* Start *

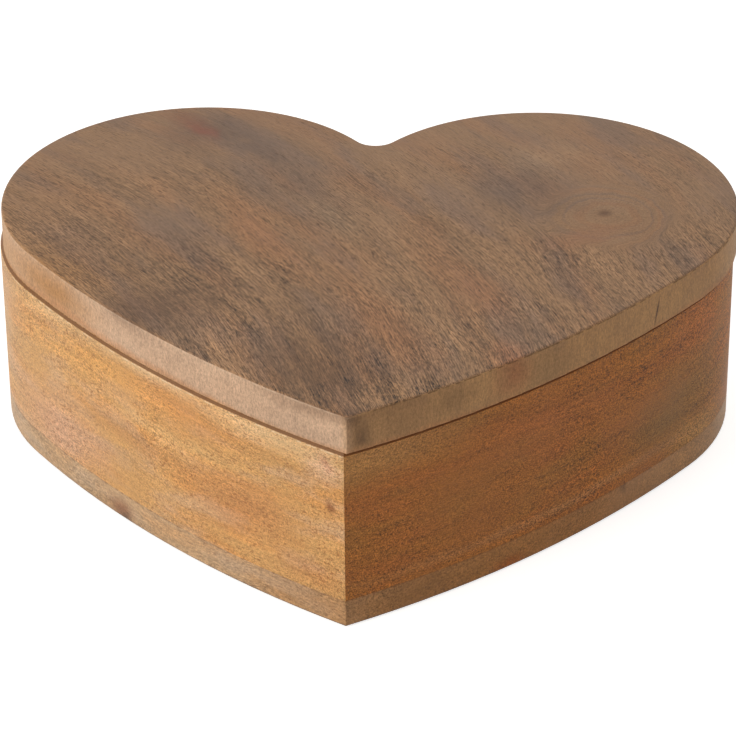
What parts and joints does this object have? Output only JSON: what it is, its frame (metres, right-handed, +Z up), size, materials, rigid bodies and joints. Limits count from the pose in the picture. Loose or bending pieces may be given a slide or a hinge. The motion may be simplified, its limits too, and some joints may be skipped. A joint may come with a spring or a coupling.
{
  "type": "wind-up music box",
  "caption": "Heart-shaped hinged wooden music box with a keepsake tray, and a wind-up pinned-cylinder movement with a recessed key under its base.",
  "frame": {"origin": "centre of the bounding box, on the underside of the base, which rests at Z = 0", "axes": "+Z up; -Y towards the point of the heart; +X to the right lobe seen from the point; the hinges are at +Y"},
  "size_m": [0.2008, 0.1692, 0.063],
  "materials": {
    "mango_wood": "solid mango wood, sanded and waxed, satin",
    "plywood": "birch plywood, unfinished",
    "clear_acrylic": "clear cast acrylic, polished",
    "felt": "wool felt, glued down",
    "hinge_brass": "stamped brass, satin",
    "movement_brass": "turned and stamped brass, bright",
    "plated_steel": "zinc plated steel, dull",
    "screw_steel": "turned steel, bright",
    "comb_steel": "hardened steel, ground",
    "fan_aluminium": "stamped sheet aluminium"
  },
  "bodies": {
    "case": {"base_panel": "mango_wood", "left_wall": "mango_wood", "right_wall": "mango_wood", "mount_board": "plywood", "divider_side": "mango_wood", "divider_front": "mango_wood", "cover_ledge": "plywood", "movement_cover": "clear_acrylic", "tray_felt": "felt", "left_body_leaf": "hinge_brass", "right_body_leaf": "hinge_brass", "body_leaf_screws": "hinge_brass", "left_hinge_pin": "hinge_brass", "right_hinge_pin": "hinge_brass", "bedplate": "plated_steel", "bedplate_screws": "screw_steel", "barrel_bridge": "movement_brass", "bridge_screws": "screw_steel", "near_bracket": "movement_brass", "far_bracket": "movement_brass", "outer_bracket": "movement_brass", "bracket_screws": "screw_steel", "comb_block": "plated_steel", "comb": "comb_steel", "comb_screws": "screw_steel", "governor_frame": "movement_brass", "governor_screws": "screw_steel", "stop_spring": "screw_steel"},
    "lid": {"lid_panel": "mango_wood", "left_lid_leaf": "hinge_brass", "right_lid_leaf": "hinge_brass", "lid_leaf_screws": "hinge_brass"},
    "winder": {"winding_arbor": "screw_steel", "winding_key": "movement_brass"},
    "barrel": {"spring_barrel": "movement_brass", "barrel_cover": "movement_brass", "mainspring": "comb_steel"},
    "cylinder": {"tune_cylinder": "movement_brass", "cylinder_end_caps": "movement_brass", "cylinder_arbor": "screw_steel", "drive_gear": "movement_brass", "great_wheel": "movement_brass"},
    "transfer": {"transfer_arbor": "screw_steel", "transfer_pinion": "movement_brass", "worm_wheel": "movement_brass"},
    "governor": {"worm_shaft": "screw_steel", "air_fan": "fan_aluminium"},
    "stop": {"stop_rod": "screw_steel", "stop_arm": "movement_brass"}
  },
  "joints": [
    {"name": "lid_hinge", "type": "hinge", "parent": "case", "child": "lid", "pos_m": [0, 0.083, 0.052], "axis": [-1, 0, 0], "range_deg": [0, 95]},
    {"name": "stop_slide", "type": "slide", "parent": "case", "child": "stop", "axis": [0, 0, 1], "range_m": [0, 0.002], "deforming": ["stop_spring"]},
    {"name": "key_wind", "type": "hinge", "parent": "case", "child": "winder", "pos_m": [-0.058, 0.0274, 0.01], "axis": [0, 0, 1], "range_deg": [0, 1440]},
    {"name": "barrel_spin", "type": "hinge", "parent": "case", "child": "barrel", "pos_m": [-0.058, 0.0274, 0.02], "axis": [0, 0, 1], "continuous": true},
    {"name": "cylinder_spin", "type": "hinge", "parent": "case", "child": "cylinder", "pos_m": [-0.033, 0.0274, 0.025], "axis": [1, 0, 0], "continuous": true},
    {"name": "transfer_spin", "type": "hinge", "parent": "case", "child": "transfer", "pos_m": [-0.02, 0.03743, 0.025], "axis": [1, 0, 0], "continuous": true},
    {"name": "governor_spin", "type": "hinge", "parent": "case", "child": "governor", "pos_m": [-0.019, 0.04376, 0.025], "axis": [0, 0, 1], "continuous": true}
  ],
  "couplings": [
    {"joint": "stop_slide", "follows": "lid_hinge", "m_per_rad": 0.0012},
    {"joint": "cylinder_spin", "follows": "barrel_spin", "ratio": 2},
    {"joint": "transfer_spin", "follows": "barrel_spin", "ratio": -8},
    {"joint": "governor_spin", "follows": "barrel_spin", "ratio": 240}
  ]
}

* End *

Copy down the material exactly as written.

■ ANSWER TO THE EXERCISE:
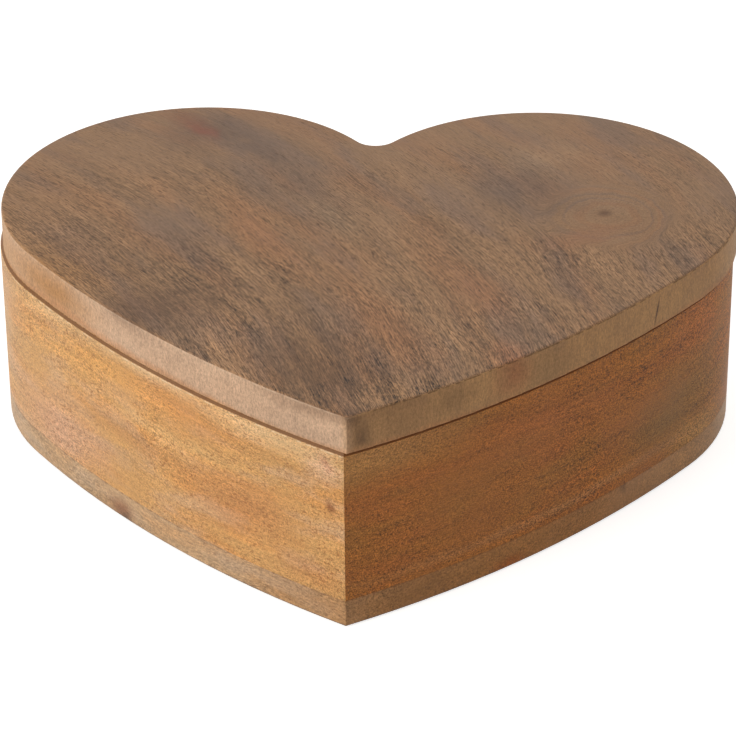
What parts and joints does this object have? Output only JSON: what it is, its frame (metres, right-handed, +Z up), size, materials, rigid bodies and joints. Limits count from the pose in the picture. Loose or bending pieces may be given a slide or a hinge. The motion may be simplified, its limits too, and some joints may be skipped. A joint may come with a spring or a coupling.
{
  "type": "wind-up music box",
  "caption": "Heart-shaped hinged wooden music box with a keepsake tray, and a wind-up pinned-cylinder movement with a recessed key under its base.",
  "frame": {"origin": "centre of the bounding box, on the underside of the base, which rests at Z = 0", "axes": "+Z up; -Y towards the point of the heart; +X to the right lobe seen from the point; the hinges are at +Y"},
  "size_m": [0.2008, 0.1692, 0.063],
  "materials": {
    "mango_wood": "solid mango wood, sanded and waxed, satin",
    "plywood": "birch plywood, unfinished",
    "clear_acrylic": "clear cast acrylic, polished",
    "felt": "wool felt, glued down",
    "hinge_brass": "stamped brass, satin",
    "movement_brass": "turned and stamped brass, bright",
    "plated_steel": "zinc plated steel, dull",
    "screw_steel": "turned steel, bright",
    "comb_steel": "hardened steel, ground",
    "fan_aluminium": "stamped sheet aluminium"
  },
  "bodies": {
    "case": {"base_panel": "mango_wood", "left_wall": "mango_wood", "right_wall": "mango_wood", "mount_board": "plywood", "divider_side": "mango_wood", "divider_front": "mango_wood", "cover_ledge": "plywood", "movement_cover": "clear_acrylic", "tray_felt": "felt", "left_body_leaf": "hinge_brass", "right_body_leaf": "hinge_brass", "body_leaf_screws": "hinge_brass", "left_hinge_pin": "hinge_brass", "right_hinge_pin": "hinge_brass", "bedplate": "plated_steel", "bedplate_screws": "screw_steel", "barrel_bridge": "movement_brass", "bridge_screws": "screw_steel", "near_bracket": "movement_brass", "far_bracket": "movement_brass", "outer_bracket": "movement_brass", "bracket_screws": "screw_steel", "comb_block": "plated_steel", "comb": "comb_steel", "comb_screws": "screw_steel", "governor_frame": "movement_brass", "governor_screws": "screw_steel", "stop_spring": "screw_steel"},
    "lid": {"lid_panel": "mango_wood", "left_lid_leaf": "hinge_brass", "right_lid_leaf": "hinge_brass", "lid_leaf_screws": "hinge_brass"},
    "winder": {"winding_arbor": "screw_steel", "winding_key": "movement_brass"},
    "barrel": {"spring_barrel": "movement_brass", "barrel_cover": "movement_brass", "mainspring": "comb_steel"},
    "cylinder": {"tune_cylinder": "movement_brass", "cylinder_end_caps": "movement_brass", "cylinder_arbor": "screw_steel", "drive_gear": "movement_brass", "great_wheel": "movement_brass"},
    "transfer": {"transfer_arbor": "screw_steel", "transfer_pinion": "movement_brass", "worm_wheel": "movement_brass"},
    "governor": {"worm_shaft": "screw_steel", "air_fan": "fan_aluminium"},
    "stop": {"stop_rod": "screw_steel", "stop_arm": "movement_brass"}
  },
  "joints": [
    {"name": "lid_hinge", "type": "hinge", "parent": "case", "child": "lid", "pos_m": [0, 0.083, 0.052], "axis": [-1, 0, 0], "range_deg": [0, 95]},
    {"name": "stop_slide", "type": "slide", "parent": "case", "child": "stop", "axis": [0, 0, 1], "range_m": [0, 0.002], "deforming": ["stop_spring"]},
    {"name": "key_wind", "type": "hinge", "parent": "case", "child": "winder", "pos_m": [-0.058, 0.0274, 0.01], "axis": [0, 0, 1], "range_deg": [0, 1440]},
    {"name": "barrel_spin", "type": "hinge", "parent": "case", "child": "barrel", "pos_m": [-0.058, 0.0274, 0.02], "axis": [0, 0, 1], "continuous": true},
    {"name": "cylinder_spin", "type": "hinge", "parent": "case", "child": "cylinder", "pos_m": [-0.033, 0.0274, 0.025], "axis": [1, 0, 0], "continuous": true},
    {"name": "transfer_spin", "type": "hinge", "parent": "case", "child": "transfer", "pos_m": [-0.02, 0.03743, 0.025], "axis": [1, 0, 0], "continuous": true},
    {"name": "governor_spin", "type": "hinge", "parent": "case", "child": "governor", "pos_m": [-0.019, 0.04376, 0.025], "axis": [0, 0, 1], "continuous": true}
  ],
  "couplings": [
    {"joint": "stop_slide", "follows": "lid_hinge", "m_per_rad": 0.0012},
    {"joint": "cylinder_spin", "follows": "barrel_spin", "ratio": 2},
    {"joint": "transfer_spin", "follows": "barrel_spin", "ratio": -8},
    {"joint": "governor_spin", "follows": "barrel_spin", "ratio": 240}
  ]
}